SUMC’s researchers also found a correlation between frequent TNC usage and lower rates of car ownership among many of those surveyed. A small net attrition in vehicle ownership was found that outstripped any car purchases spurred by people aspiring to become drivers for ride-hailing services.
“While we’re still in the infancy of the changes that TNCs have unleashed, the data we analyzed suggest that transit remains resilient during times of day when it provides core services and moves the greatest number of people most efficiently,” said Colin Murphy, director of research and consulting at SUMC. “Although we’re seeing some reductions in total transit usage that is probably attributable to a shift to ride-hailing, use of TNCs still mostly takes place during off-peak hours. Rail and bus service remain central to the commutes of most urban dwellers who aren’t driving alone, and TNCs don’t appear to be changing that big picture in the cities we looked at.”
The study comes as researchers and policy analysts continue to assess the impacts of TNCs, which have reinvented transportation culture and prompted some conjecture that they could bode poorly for the fate of urban public transit systems. It also expands upon research SUMC conducted and TRB published in 2016 that found that TNC’s have a complementary relationship to transit, attracting their highest volume of users during hours when urban bus and light rail service is most infrequent. (TCRP Report 188, Shared Mobility and the Transformation of Public Transit.)
As cities and public transit administrators acclimate to the changing travel habits spurred by TNCs, the report’s authors offered the following guidance, tailored to cities of different sizes:
- Transit agencies in large urban areas should continue to prioritize rail, bus rapid transit, bus-only lanes, and other transit-centered approaches that move large numbers of people efficiently and effectively. Recommendations for transit agencies seeking to coordinate with TNCs include designating curb space or other specific locations for TNC pick up/drop offs to minimize conflict near transit stops or stations, and pursuing cost savings through public-private partnerships on late night, call-and-ride, and paratransit services.
- Transit agencies in midsized urban areas may want to explore first/last mile partnership opportunities with TNCs to help attract new riders and increase the accessibility of public transit in lower-density areas. They may also be able to find ways to work with both TNCs and large employers on behavior change efforts to encourage residents to their leave cars at home and make alternative transportation choices. Components of such efforts can include carpooling/guaranteed ride home programs, parking policy changes and other transportation demand management strategies.
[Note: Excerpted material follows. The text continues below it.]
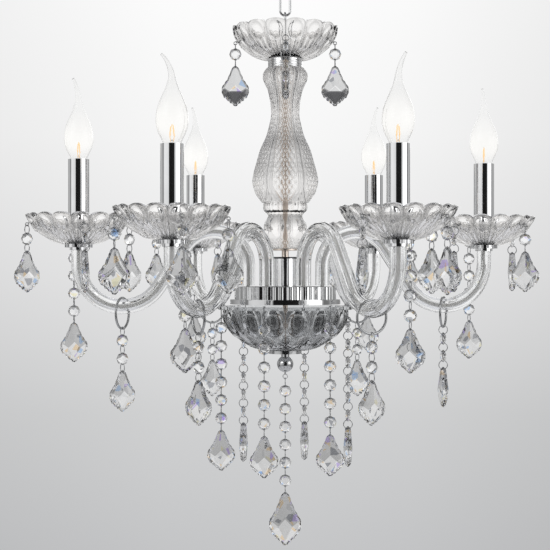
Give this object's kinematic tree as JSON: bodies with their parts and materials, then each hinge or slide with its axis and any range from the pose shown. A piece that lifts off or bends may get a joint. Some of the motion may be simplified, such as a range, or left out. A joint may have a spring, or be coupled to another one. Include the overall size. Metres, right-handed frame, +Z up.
{
  "type": "crystal chandelier",
  "caption": "Clear glass chandelier hung on a short chain: curved tubular arms with dishes, chrome candles and flame bulbs, a turned column, and strands of faceted crystal.",
  "frame": {"origin": "on the ceiling, midway between the two bracket screws, on the chandelier's axis", "axes": "+Z up, along the chandelier's axis; +X to the right and +Y away from the viewer as pictured"},
  "size_m": [0.6311, 0.5691, 0.753],
  "materials": {
    "glass": "polished",
    "crystal": "polished",
    "bulb_glass": "polished",
    "chrome": "polished",
    "steel": "satin",
    "holder": "matte"
  },
  "bodies": {
    "ceiling_mount": {"ceiling_bracket": "steel", "ceiling_canopy": "chrome", "ceiling_loop": "chrome"},
    "chain_link_1": {"chain_link_1": "chrome"},
    "chain_link_2": {"chain_link_2": "chrome"},
    "frame": {"hanging_loop": "chrome", "top_dish": "glass", "top_collar": "chrome", "glass_column": "glass", "column_foot": "glass", "centre_rod": "steel", "centre_sleeve": "chrome", "hub_drum": "chrome", "glass_bowl": "glass", "finial": "chrome", "glass_arms": "glass", "arm_ferrules": "chrome", "candle_cups": "chrome", "lampholders": "holder", "candle_sleeves": "chrome", "candle_dishes": "glass"},
    "bulb_1": {"bulb_1": "bulb_glass"},
    "side_drops_1": {"side_drops_1": "crystal"},
    "outer_drop_1": {"outer_drop_1": "crystal"},
    "dish_strand_1": {"dish_strand_1": "crystal"},
    "ring_strand_1": {"ring_strand_1": "crystal"},
    "bulb_2": {"bulb_2": "bulb_glass"},
    "side_drops_2": {"side_drops_2": "crystal"},
    "outer_drop_2": {"outer_drop_2": "crystal"},
    "dish_strand_2": {"dish_strand_2": "crystal"},
    "ring_strand_2": {"ring_strand_2": "crystal"},
    "bulb_3": {"bulb_3": "bulb_glass"},
    "side_drops_3": {"side_drops_3": "crystal"},
    "outer_drop_3": {"outer_drop_3": "crystal"},
    "dish_strand_3": {"dish_strand_3": "crystal"},
    "ring_strand_3": {"ring_strand_3": "crystal"},
    "bulb_4": {"bulb_4": "bulb_glass"},
    "side_drops_4": {"side_drops_4": "crystal"},
    "outer_drop_4": {"outer_drop_4": "crystal"},
    "dish_strand_4": {"dish_strand_4": "crystal"},
    "ring_strand_4": {"ring_strand_4": "crystal"},
    "bulb_5": {"bulb_5": "bulb_glass"},
    "side_drops_5": {"side_drops_5": "crystal"},
    "outer_drop_5": {"outer_drop_5": "crystal"},
    "dish_strand_5": {"dish_strand_5": "crystal"},
    "ring_strand_5": {"ring_strand_5": "crystal"},
    "bulb_6": {"bulb_6": "bulb_glass"},
    "side_drops_6": {"side_drops_6": "crystal"},
    "outer_drop_6": {"outer_drop_6": "crystal"},
    "dish_strand_6": {"dish_strand_6": "crystal"},
    "ring_strand_6": {"ring_strand_6": "crystal"},
    "bowl_strand_1": {"bowl_strand_1": "crystal"},
    "bowl_strand_2": {"bowl_strand_2": "crystal"},
    "bowl_strand_3": {"bowl_strand_3": "crystal"},
    "bowl_strand_4": {"bowl_strand_4": "crystal"},
    "bowl_strand_5": {"bowl_strand_5": "crystal"},
    "bowl_strand_6": {"bowl_strand_6": "crystal"},
    "centre_strand": {"centre_strand": "crystal"},
    "top_drops_1": {"top_drops_1": "crystal"},
    "top_drops_2": {"top_drops_2": "crystal"}
  },
  "joints": [
    {"name": "chain_link_1_swing", "type": "hinge", "parent": "ceiling_mount", "child": "chain_link_1", "pos_m": [0, 0, -0.0565], "axis": [1, 0, 0], "range_deg": [-15, 15]},
    {"name": "chain_link_2_swing", "type": "hinge", "parent": "chain_link_1", "child": "chain_link_2", "pos_m": [0, 0, -0.08025], "axis": [0, 1, 0], "range_deg": [-15, 15]},
    {"name": "frame_swing", "type": "hinge", "parent": "chain_link_2", "child": "frame", "pos_m": [0, 0, -0.10435], "axis": [1, 0, 0], "range_deg": [-15, 15]},
    {"name": "bulb_1_out", "type": "slide", "parent": "frame", "child": "bulb_1", "axis": [0, 0, 1], "range_m": [0, 0.03]},
    {"name": "side_drops_1_swing", "type": "hinge", "parent": "frame", "child": "side_drops_1", "pos_m": [0.24814, 0.03047, -0.35995], "axis": [0.7071, 0.7071, 0], "range_deg": [-10, 10]},
    {"name": "outer_drop_1_swing", "type": "hinge", "parent": "frame", "child": "outer_drop_1", "pos_m": [0.29127, -0.01267, -0.35995], "axis": [0.7071, -0.7071, 0], "range_deg": [-10, 10]},
    {"name": "dish_strand_1_swing", "type": "hinge", "parent": "frame", "child": "dish_strand_1", "pos_m": [0.23859, 0.09072, -0.35995], "axis": [-0.1564, 0.9877, 0], "range_deg": [-8, 8]},
    {"name": "ring_strand_1_swing", "type": "hinge", "parent": "frame", "child": "ring_strand_1", "pos_m": [0.19652, 0.02413, -0.45995], "axis": [0.9925, 0.1219, 0], "range_deg": [-20, 20]},
    {"name": "bulb_2_out", "type": "slide", "parent": "frame", "child": "bulb_2", "axis": [0, 0, 1], "range_m": [0, 0.03]},
    {"name": "side_drops_2_swing", "type": "hinge", "parent": "frame", "child": "side_drops_2", "pos_m": [0.125, 0.21651, -0.35995], "axis": [0.866, 0.5, 0], "range_deg": [-10, 10]},
    {"name": "outer_drop_2_swing", "type": "hinge", "parent": "frame", "child": "outer_drop_2", "pos_m": [0.1555, 0.16368, -0.35995], "axis": [0.5, -0.866, 0], "range_deg": [-10, 10]},
    {"name": "dish_strand_2_swing", "type": "hinge", "parent": "frame", "child": "dish_strand_2", "pos_m": [0.11968, 0.27727, -0.35995], "axis": [-0.0872, 0.9962, 0], "range_deg": [-8, 8]},
    {"name": "ring_strand_2_swing", "type": "hinge", "parent": "frame", "child": "ring_strand_2", "pos_m": [0.099, 0.17147, -0.45995], "axis": [0.5, 0.866, 0], "range_deg": [-20, 20]},
    {"name": "bulb_3_out", "type": "slide", "parent": "frame", "child": "bulb_3", "axis": [0, 0, 1], "range_m": [0, 0.03]},
    {"name": "side_drops_3_swing", "type": "hinge", "parent": "frame", "child": "side_drops_3", "pos_m": [-0.12311, 0.21759, -0.35995], "axis": [0.8387, 0.5446, 0], "range_deg": [-10, 10]},
    {"name": "outer_drop_3_swing", "type": "hinge", "parent": "frame", "child": "outer_drop_3", "pos_m": [-0.08988, 0.16643, -0.35995], "axis": [0.5446, -0.8387, 0], "range_deg": [-10, 10]},
    {"name": "dish_strand_3_swing", "type": "hinge", "parent": "frame", "child": "dish_strand_3", "pos_m": [-0.12842, 0.27836, -0.35995], "axis": [-0.0872, 0.9962, 0], "range_deg": [-8, 8]},
    {"name": "ring_strand_3_swing", "type": "hinge", "parent": "frame", "child": "ring_strand_3", "pos_m": [-0.0975, 0.17233, -0.45995], "axis": [-0.4924, 0.8704, 0], "range_deg": [-20, 20]},
    {"name": "bulb_4_out", "type": "slide", "parent": "frame", "child": "bulb_4", "axis": [0, 0, 1], "range_m": [0, 0.03]},
    {"name": "side_drops_4_swing", "type": "hinge", "parent": "frame", "child": "side_drops_4", "pos_m": [-0.24757, -0.03479, -0.35995], "axis": [0.9659, 0.2588, 0], "range_deg": [-10, 10]},
    {"name": "outer_drop_4_swing", "type": "hinge", "parent": "frame", "child": "outer_drop_4", "pos_m": [-0.23178, -0.09372, -0.35995], "axis": [0.2588, -0.9659, 0], "range_deg": [-10, 10]},
    {"name": "dish_strand_4_swing", "type": "hinge", "parent": "frame", "child": "dish_strand_4", "pos_m": [-0.26232, 0.0244, -0.35995], "axis": [-0.2419, 0.9703, 0], "range_deg": [-8, 8]},
    {"name": "ring_strand_4_swing", "type": "hinge", "parent": "frame", "child": "ring_strand_4", "pos_m": [-0.19607, -0.02756, -0.45995], "axis": [-0.9903, -0.1392, 0], "range_deg": [-20, 20]},
    {"name": "bulb_5_out", "type": "slide", "parent": "frame", "child": "bulb_5", "axis": [0, 0, 1], "range_m": [0, 0.03]},
    {"name": "side_drops_5_swing", "type": "hinge", "parent": "frame", "child": "side_drops_5", "pos_m": [-0.1212, -0.21865, -0.35995], "axis": [0.9703, 0.2419, 0], "range_deg": [-10, 10]},
    {"name": "outer_drop_5_swing", "type": "hinge", "parent": "frame", "child": "outer_drop_5", "pos_m": [-0.10644, -0.27784, -0.35995], "axis": [0.2419, -0.9703, 0], "range_deg": [-10, 10]},
    {"name": "dish_strand_5_swing", "type": "hinge", "parent": "frame", "child": "dish_strand_5", "pos_m": [-0.11166, -0.15841, -0.35995], "axis": [0.1564, 0.9877, 0], "range_deg": [0, 12]},
    {"name": "ring_strand_5_swing", "type": "hinge", "parent": "frame", "child": "ring_strand_5", "pos_m": [-0.09599, -0.17317, -0.45995], "axis": [-0.4848, -0.8746, 0], "range_deg": [-5, 20]},
    {"name": "bulb_6_out", "type": "slide", "parent": "frame", "child": "bulb_6", "axis": [0, 0, 1], "range_m": [0, 0.03]},
    {"name": "side_drops_6_swing", "type": "hinge", "parent": "frame", "child": "side_drops_6", "pos_m": [0.11737, -0.22074, -0.35995], "axis": [0.6691, 0.7431, 0], "range_deg": [-8, 8]},
    {"name": "outer_drop_6_swing", "type": "hinge", "parent": "frame", "child": "outer_drop_6", "pos_m": [0.1641, -0.25995, -0.35995], "axis": [0.766, -0.6428, 0], "range_deg": [-10, 10]},
    {"name": "dish_strand_6_swing", "type": "hinge", "parent": "frame", "child": "dish_strand_6", "pos_m": [0.13622, -0.16272, -0.35995], "axis": [0.309, 0.9511, 0], "range_deg": [-6, 6]},
    {"name": "ring_strand_6_swing", "type": "hinge", "parent": "frame", "child": "ring_strand_6", "pos_m": [0.09295, -0.17482, -0.45995], "axis": [0.4695, -0.8829, 0], "range_deg": [-20, 12]},
    {"name": "bowl_strand_1_swing", "type": "hinge", "parent": "frame", "child": "bowl_strand_1", "pos_m": [0.07771, 0.01581, -0.46195], "axis": [0.9799, 0.1994, 0], "range_deg": [-8, 8]},
    {"name": "bowl_strand_2_swing", "type": "hinge", "parent": "frame", "child": "bowl_strand_2", "pos_m": [0.02516, 0.0752, -0.46195], "axis": [0.3173, 0.9483, 0], "range_deg": [-8, 8]},
    {"name": "bowl_strand_3_swing", "type": "hinge", "parent": "frame", "child": "bowl_strand_3", "pos_m": [-0.05255, 0.05939, -0.46195], "axis": [-0.6626, 0.749, 0], "range_deg": [-8, 8]},
    {"name": "bowl_strand_4_swing", "type": "hinge", "parent": "frame", "child": "bowl_strand_4", "pos_m": [-0.07771, -0.01581, -0.46195], "axis": [-0.9799, -0.1994, 0], "range_deg": [-8, 8]},
    {"name": "bowl_strand_5_swing", "type": "hinge", "parent": "frame", "child": "bowl_strand_5", "pos_m": [-0.02516, -0.0752, -0.46195], "axis": [-0.3173, -0.9483, 0], "range_deg": [-8, 8]},
    {"name": "bowl_strand_6_swing", "type": "hinge", "parent": "frame", "child": "bowl_strand_6", "pos_m": [0.05255, -0.05939, -0.46195], "axis": [0.6626, -0.749, 0], "range_deg": [-8, 8]},
    {"name": "centre_strand_swing", "type": "hinge", "parent": "frame", "child": "centre_strand", "pos_m": [0, 0, -0.5476], "axis": [0, 1, 0], "range_deg": [-10, 10]},
    {"name": "top_drops_1_swing", "type": "hinge", "parent": "frame", "child": "top_drops_1", "pos_m": [0, 0, -0.13645], "axis": [1, 0, 0], "range_deg": [-10, 10]},
    {"name": "top_drops_2_swing", "type": "hinge", "parent": "frame", "child": "top_drops_2", "pos_m": [0, 0, -0.13645], "axis": [0, 1, 0], "range_deg": [-10, 10]}
  ]
}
- Transit agencies in smaller urban areas often have challenges beyond the fare box when it comes to providing frequent and full coverage of their service areas, and thus may be interested in partnering with TNCs to provide alternatives to unproductive routes or provide service across greater time spans or geographic areas. These efforts should focus on allowing transit agencies to concentrate their resources on key routes while also bringing new riders to transit through explicit linkages to service gaps in time or geography, such as late nights, weekends, and unserved areas.
“While the evidence in this study suggests that the demand for peak-time transit capacity is stable, this is not cause for complacency,” Feigon said. “Transit systems will need to adapt and evolve along with TNCs, and look at what TNCs are doing right that makes them so attractive to customers.”